Perhaps more importantly, all over the world development of blockchain technology and its application to a wide number of problems goes on, a sign that a major industry is indeed coming to life here.
A necessary update
This is important not just for business but, in my opinion, also for the world.
A technology for creating consensus on information among large groups without the need for central authorities, blockchain supports trust, fairness and transparency while also protecting privacy. With it, we can build what many are calling the Web 3.0 – an Internet in which information can be trusted and individuals can better control and protect their data.
Considering the major data and propaganda scandals we are experiencing in today’s Internet, this would be a radical – and highly necessary – improvement. It is also likely to mean big business.
As in many other locations, at the Crypto Valley Association in Switzerland, we are working hard to look beyond the cryptocurrency hype to foster the sustainable industries, as well as jobs, that will grow out of blockchain.

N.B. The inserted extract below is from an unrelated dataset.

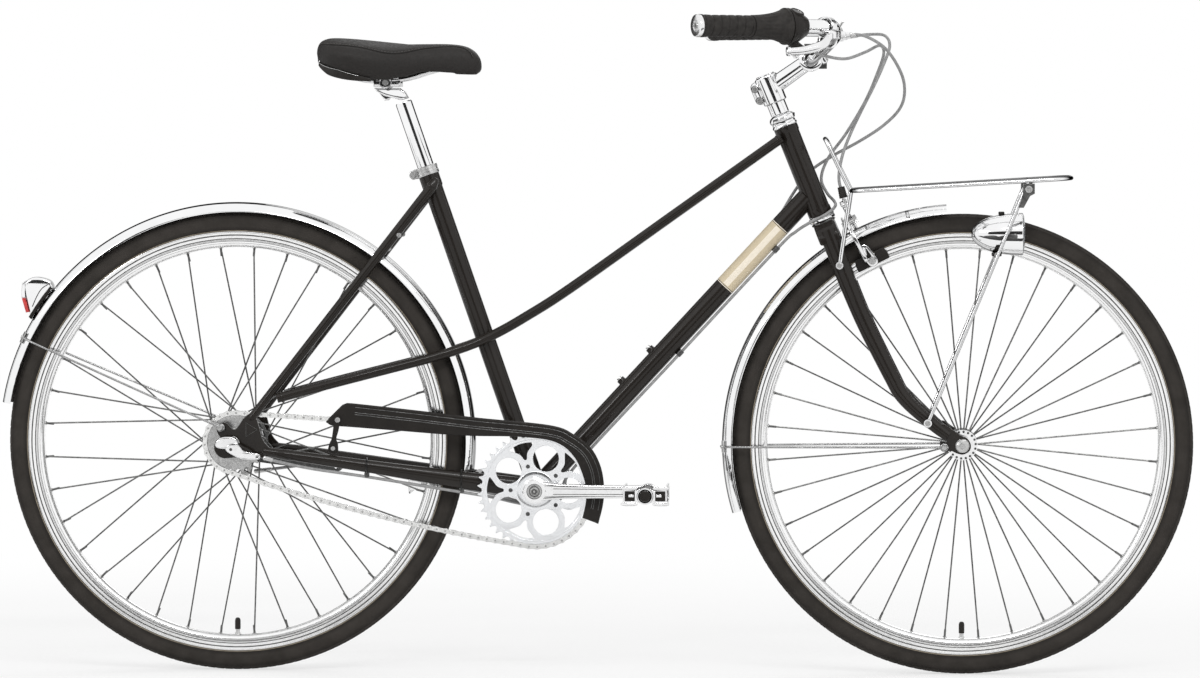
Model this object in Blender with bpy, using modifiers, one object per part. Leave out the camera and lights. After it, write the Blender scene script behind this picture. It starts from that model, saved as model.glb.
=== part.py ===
"""City bicycle with a step-through frame, built as an assembly of separate named pieces.

Metres, +Z up, +X forward, the drive side towards -Y. The origin lies on the ground below
the middle of the bicycle's length. Points in the side view are written from the rear axle
(x) and from the ground (z), and at() moves them into the bicycle's own frame.
"""

import math

import bmesh
import bpy
from mathutils import Matrix, Vector

# Overall layout, seen from the side
REAR_AXLE_X = -0.5415
AXLE_Z = 0.346
WHEELBASE = 1.0933
TYRE_R = 0.346
BB_X = 0.454
BB_Z = 0.276
SEAT_TOP = (0.2894, 0.748)
HEAD_MID = (0.853, 0.756)
HEAD_ANGLE = math.radians(22.0)
HEAD_HALF = 0.0714
GAP = 0.0003

# Tube sizes
SEAT_TUBE_R = 0.0143
HEAD_TUBE_R = 0.0172
DOWN_TUBE_R = 0.0155
LATERAL_R = 0.0073
STAY_TOP_R = 0.0080
STAY_END_R = 0.0062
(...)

On this, we remain quite bullish. If we have learned anything from the bracing winds of the crypto winter it is that this work will be difficult and will likely take longer than many had originally thought. But that too, as Amara’s law reminds us, is typical of truly transformative technologies.
I, therefore, like to think of the present moment not as a crypto winter, but as more of a blockchain spring.
Even if we look at our somewhat flawed cryptocurrency bellwether, the forecast looks bright enough. As of this writing, the price of bitcoin seems to have stabilised in the $6,000-$7,000 range and ether in the $300-400 band.
A disappointment perhaps compared to the heady days of last November and December, bitcoin still returned 600% over the past 15 months. Ether, close to 5,000%.
By any measure that’s a remarkable achievement. For me, it is also a sign of rude health.